*RECORDED INFORMATION*
-- BEGIN --

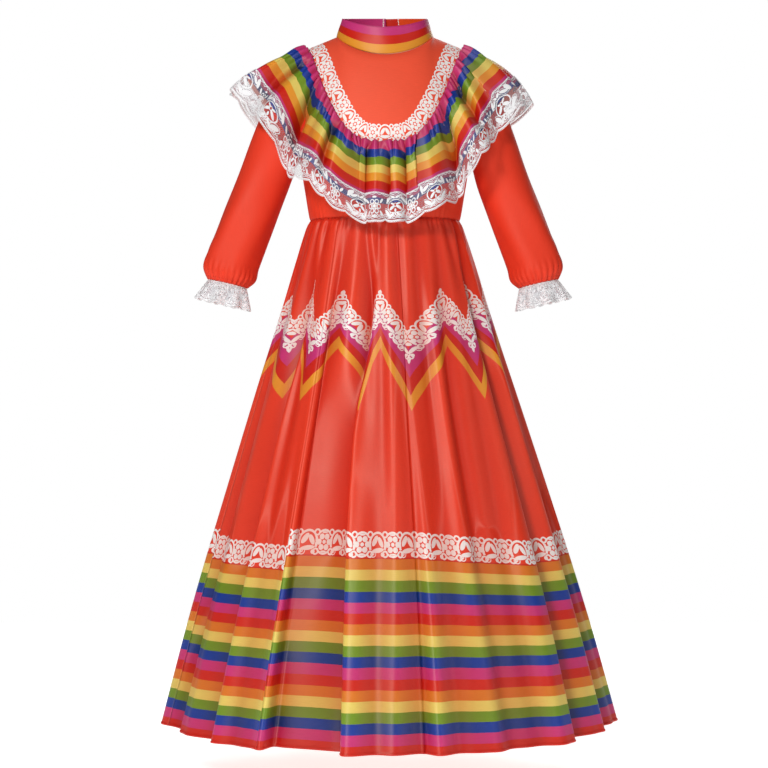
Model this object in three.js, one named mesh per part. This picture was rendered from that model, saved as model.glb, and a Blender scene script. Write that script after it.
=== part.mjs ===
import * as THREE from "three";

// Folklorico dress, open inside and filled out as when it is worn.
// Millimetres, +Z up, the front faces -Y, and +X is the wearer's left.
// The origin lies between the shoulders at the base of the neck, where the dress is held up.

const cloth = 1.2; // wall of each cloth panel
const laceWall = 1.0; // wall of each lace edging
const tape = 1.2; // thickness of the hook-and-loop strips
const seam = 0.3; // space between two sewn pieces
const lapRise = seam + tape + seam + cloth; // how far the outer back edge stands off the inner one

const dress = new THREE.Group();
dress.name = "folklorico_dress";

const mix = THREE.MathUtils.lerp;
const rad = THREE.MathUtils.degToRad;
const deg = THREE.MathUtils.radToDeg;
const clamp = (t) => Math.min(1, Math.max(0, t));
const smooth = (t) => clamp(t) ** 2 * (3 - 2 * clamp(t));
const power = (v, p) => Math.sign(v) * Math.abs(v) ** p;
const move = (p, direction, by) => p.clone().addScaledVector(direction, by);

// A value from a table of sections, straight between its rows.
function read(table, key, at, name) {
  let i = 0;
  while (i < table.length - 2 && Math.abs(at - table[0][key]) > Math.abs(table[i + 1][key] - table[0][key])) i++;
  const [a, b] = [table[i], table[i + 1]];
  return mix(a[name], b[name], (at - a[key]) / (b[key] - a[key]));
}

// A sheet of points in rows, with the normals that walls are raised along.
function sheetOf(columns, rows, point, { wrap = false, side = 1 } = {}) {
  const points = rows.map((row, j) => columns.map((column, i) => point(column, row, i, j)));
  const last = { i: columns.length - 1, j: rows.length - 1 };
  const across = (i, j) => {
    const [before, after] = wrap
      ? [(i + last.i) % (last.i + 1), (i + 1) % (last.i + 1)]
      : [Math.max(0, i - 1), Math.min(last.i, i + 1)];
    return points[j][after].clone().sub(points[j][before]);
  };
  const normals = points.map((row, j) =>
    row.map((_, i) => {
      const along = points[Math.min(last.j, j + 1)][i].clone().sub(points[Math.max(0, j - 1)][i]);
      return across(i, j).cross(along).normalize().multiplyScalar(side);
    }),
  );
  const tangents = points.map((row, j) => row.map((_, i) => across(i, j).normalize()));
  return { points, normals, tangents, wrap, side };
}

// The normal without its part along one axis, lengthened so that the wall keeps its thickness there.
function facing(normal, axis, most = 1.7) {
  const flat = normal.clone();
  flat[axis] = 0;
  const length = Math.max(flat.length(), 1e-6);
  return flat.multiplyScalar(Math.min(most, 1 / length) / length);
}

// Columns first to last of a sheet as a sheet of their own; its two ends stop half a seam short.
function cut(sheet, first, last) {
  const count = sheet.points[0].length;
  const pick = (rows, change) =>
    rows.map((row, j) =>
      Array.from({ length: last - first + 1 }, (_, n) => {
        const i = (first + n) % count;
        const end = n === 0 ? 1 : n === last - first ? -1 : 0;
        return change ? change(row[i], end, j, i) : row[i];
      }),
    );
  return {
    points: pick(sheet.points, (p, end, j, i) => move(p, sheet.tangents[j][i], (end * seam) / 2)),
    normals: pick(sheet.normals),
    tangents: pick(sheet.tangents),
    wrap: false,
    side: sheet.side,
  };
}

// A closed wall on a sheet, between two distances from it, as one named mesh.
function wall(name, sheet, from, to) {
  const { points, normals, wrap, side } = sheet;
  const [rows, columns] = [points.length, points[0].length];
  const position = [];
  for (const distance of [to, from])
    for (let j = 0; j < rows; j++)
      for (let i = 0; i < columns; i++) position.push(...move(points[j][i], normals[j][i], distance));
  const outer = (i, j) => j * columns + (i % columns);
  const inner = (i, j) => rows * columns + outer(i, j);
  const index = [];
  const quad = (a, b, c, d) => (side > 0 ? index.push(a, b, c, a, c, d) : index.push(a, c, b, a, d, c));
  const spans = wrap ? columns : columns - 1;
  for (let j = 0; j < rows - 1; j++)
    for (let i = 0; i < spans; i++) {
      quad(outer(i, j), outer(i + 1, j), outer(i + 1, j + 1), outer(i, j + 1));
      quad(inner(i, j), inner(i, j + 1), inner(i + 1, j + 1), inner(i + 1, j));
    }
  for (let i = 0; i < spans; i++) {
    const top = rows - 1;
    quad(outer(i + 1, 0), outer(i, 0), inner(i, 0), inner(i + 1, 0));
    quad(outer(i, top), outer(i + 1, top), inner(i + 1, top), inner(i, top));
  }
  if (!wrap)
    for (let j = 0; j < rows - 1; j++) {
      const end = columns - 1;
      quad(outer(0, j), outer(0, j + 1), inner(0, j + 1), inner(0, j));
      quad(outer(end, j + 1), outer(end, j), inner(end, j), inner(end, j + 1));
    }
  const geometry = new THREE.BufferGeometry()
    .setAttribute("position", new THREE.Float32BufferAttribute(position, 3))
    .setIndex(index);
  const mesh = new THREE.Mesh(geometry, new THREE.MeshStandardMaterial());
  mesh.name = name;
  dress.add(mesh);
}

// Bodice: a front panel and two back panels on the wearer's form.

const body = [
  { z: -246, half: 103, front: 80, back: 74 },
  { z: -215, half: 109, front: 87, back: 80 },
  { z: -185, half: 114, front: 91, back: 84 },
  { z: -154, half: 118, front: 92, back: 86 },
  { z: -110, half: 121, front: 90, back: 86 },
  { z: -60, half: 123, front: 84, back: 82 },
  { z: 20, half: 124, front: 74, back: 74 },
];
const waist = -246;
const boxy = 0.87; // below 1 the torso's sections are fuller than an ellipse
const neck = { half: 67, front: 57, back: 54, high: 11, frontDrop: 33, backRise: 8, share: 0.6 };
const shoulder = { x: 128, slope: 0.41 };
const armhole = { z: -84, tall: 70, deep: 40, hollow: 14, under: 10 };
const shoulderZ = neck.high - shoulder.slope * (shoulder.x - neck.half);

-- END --

*AIM OF THE TASK*
Each line of the material above needs to be quoted exactly, please.

*WRITTEN ANSWER*
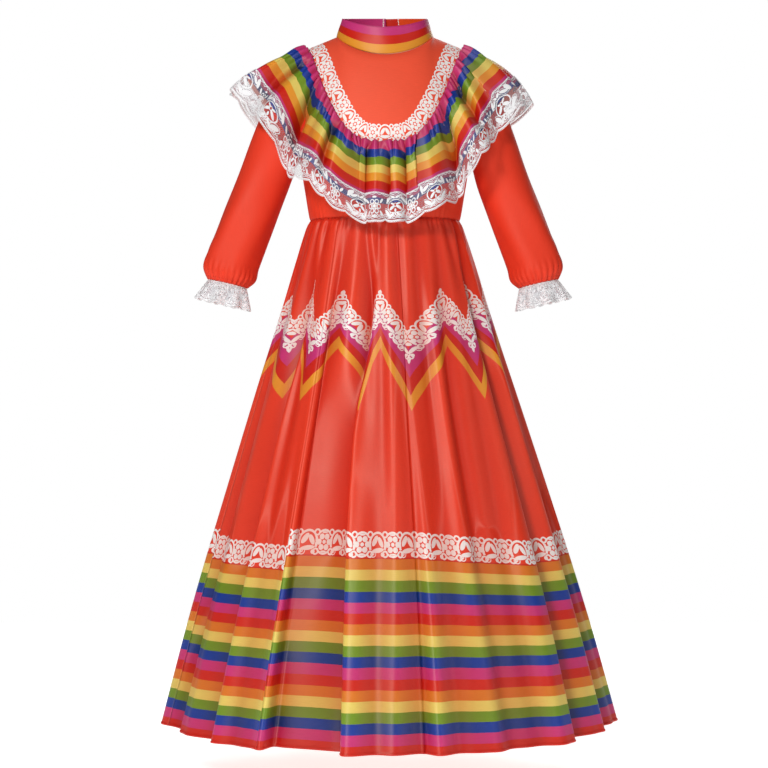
Model this object in three.js, one named mesh per part. This picture was rendered from that model, saved as model.glb, and a Blender scene script. Write that script after it.
=== part.mjs ===
import * as THREE from "three";

// Folklorico dress, open inside and filled out as when it is worn.
// Millimetres, +Z up, the front faces -Y, and +X is the wearer's left.
// The origin lies between the shoulders at the base of the neck, where the dress is held up.

const cloth = 1.2; // wall of each cloth panel
const laceWall = 1.0; // wall of each lace edging
const tape = 1.2; // thickness of the hook-and-loop strips
const seam = 0.3; // space between two sewn pieces
const lapRise = seam + tape + seam + cloth; // how far the outer back edge stands off the inner one

const dress = new THREE.Group();
dress.name = "folklorico_dress";

const mix = THREE.MathUtils.lerp;
const rad = THREE.MathUtils.degToRad;
const deg = THREE.MathUtils.radToDeg;
const clamp = (t) => Math.min(1, Math.max(0, t));
const smooth = (t) => clamp(t) ** 2 * (3 - 2 * clamp(t));
const power = (v, p) => Math.sign(v) * Math.abs(v) ** p;
const move = (p, direction, by) => p.clone().addScaledVector(direction, by);

// A value from a table of sections, straight between its rows.
function read(table, key, at, name) {
  let i = 0;
  while (i < table.length - 2 && Math.abs(at - table[0][key]) > Math.abs(table[i + 1][key] - table[0][key])) i++;
  const [a, b] = [table[i], table[i + 1]];
  return mix(a[name], b[name], (at - a[key]) / (b[key] - a[key]));
}

// A sheet of points in rows, with the normals that walls are raised along.
function sheetOf(columns, rows, point, { wrap = false, side = 1 } = {}) {
  const points = rows.map((row, j) => columns.map((column, i) => point(column, row, i, j)));
  const last = { i: columns.length - 1, j: rows.length - 1 };
  const across = (i, j) => {
    const [before, after] = wrap
      ? [(i + last.i) % (last.i + 1), (i + 1) % (last.i + 1)]
      : [Math.max(0, i - 1), Math.min(last.i, i + 1)];
    return points[j][after].clone().sub(points[j][before]);
  };
  const normals = points.map((row, j) =>
    row.map((_, i) => {
      const along = points[Math.min(last.j, j + 1)][i].clone().sub(points[Math.max(0, j - 1)][i]);
      return across(i, j).cross(along).normalize().multiplyScalar(side);
    }),
  );
  const tangents = points.map((row, j) => row.map((_, i) => across(i, j).normalize()));
  return { points, normals, tangents, wrap, side };
}

// The normal without its part along one axis, lengthened so that the wall keeps its thickness there.
function facing(normal, axis, most = 1.7) {
  const flat = normal.clone();
  flat[axis] = 0;
  const length = Math.max(flat.length(), 1e-6);
  return flat.multiplyScalar(Math.min(most, 1 / length) / length);
}

// Columns first to last of a sheet as a sheet of their own; its two ends stop half a seam short.
function cut(sheet, first, last) {
  const count = sheet.points[0].length;
  const pick = (rows, change) =>
    rows.map((row, j) =>
      Array.from({ length: last - first + 1 }, (_, n) => {
        const i = (first + n) % count;
        const end = n === 0 ? 1 : n === last - first ? -1 : 0;
        return change ? change(row[i], end, j, i) : row[i];
      }),
    );
  return {
    points: pick(sheet.points, (p, end, j, i) => move(p, sheet.tangents[j][i], (end * seam) / 2)),
    normals: pick(sheet.normals),
    tangents: pick(sheet.tangents),
    wrap: false,
    side: sheet.side,
  };
}

// A closed wall on a sheet, between two distances from it, as one named mesh.
function wall(name, sheet, from, to) {
  const { points, normals, wrap, side } = sheet;
  const [rows, columns] = [points.length, points[0].length];
  const position = [];
  for (const distance of [to, from])
    for (let j = 0; j < rows; j++)
      for (let i = 0; i < columns; i++) position.push(...move(points[j][i], normals[j][i], distance));
  const outer = (i, j) => j * columns + (i % columns);
  const inner = (i, j) => rows * columns + outer(i, j);
  const index = [];
  const quad = (a, b, c, d) => (side > 0 ? index.push(a, b, c, a, c, d) : index.push(a, c, b, a, d, c));
  const spans = wrap ? columns : columns - 1;
  for (let j = 0; j < rows - 1; j++)
    for (let i = 0; i < spans; i++) {
      quad(outer(i, j), outer(i + 1, j), outer(i + 1, j + 1), outer(i, j + 1));
      quad(inner(i, j), inner(i, j + 1), inner(i + 1, j + 1), inner(i + 1, j));
    }
  for (let i = 0; i < spans; i++) {
    const top = rows - 1;
    quad(outer(i + 1, 0), outer(i, 0), inner(i, 0), inner(i + 1, 0));
    quad(outer(i, top), outer(i + 1, top), inner(i + 1, top), inner(i, top));
  }
  if (!wrap)
    for (let j = 0; j < rows - 1; j++) {
      const end = columns - 1;
      quad(outer(0, j), outer(0, j + 1), inner(0, j + 1), inner(0, j));
      quad(outer(end, j + 1), outer(end, j), inner(end, j), inner(end, j + 1));
    }
  const geometry = new THREE.BufferGeometry()
    .setAttribute("position", new THREE.Float32BufferAttribute(position, 3))
    .setIndex(index);
  const mesh = new THREE.Mesh(geometry, new THREE.MeshStandardMaterial());
  mesh.name = name;
  dress.add(mesh);
}

// Bodice: a front panel and two back panels on the wearer's form.

const body = [
  { z: -246, half: 103, front: 80, back: 74 },
  { z: -215, half: 109, front: 87, back: 80 },
  { z: -185, half: 114, front: 91, back: 84 },
  { z: -154, half: 118, front: 92, back: 86 },
  { z: -110, half: 121, front: 90, back: 86 },
  { z: -60, half: 123, front: 84, back: 82 },
  { z: 20, half: 124, front: 74, back: 74 },
];
const waist = -246;
const boxy = 0.87; // below 1 the torso's sections are fuller than an ellipse
const neck = { half: 67, front: 57, back: 54, high: 11, frontDrop: 33, backRise: 8, share: 0.6 };
const shoulder = { x: 128, slope: 0.41 };
const armhole = { z: -84, tall: 70, deep: 40, hollow: 14, under: 10 };
const shoulderZ = neck.high - shoulder.slope * (shoulder.x - neck.half);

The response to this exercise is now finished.